Ad esempio, a gennaio la Banca Mondiale ha concesso al Libano un prestito di 246 milioni di dollari con l’intento di sostenere le famiglie libanesi più vulnerabili. Purtroppo, invece di subordinare tale prestito a vere riforme politiche, economiche e sociali che possano contribuire ad alleviare la crisi di sistema in corso (come da tempo chiedono a gran voce diversi donatori internazionali fra le quali l’Unione Europea), la Banca mondiale ha semplicemente trasferito tali fondi alla Banca Centrale libanese affinché li trasferisse a sua volta al Ministero degli Affari Sociali.

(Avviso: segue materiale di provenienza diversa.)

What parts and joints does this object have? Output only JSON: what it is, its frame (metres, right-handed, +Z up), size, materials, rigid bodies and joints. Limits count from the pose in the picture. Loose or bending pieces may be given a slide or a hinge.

Contribuendo quindi ancora una volta a sostenere un’istituzione (la Banca Centrale) che si è fin qui dimostrata non solo incapace di fronteggiare l’enorme inflazione e l’altrettanto conseguente enorme perdita del potere di acquisto della lira libanese, ma che in realtà con le sue discutibilissime azioni ha favorito e continua a favorire l’impoverimento generale del Paese a scapito dell’ulteriore arricchimento di pochi banchieri.
In questo contesto ARCS grazie ai propri progetti ed alle raccolte fondi continua a supportare insieme ai propri partner locali ed internazionali i gruppi sociali più vulnerabili senza discriminazione alcuna: rifugiati, detenuti, minori non scolarizzati, donne capofamiglia prive di reddito, persone con disabilità.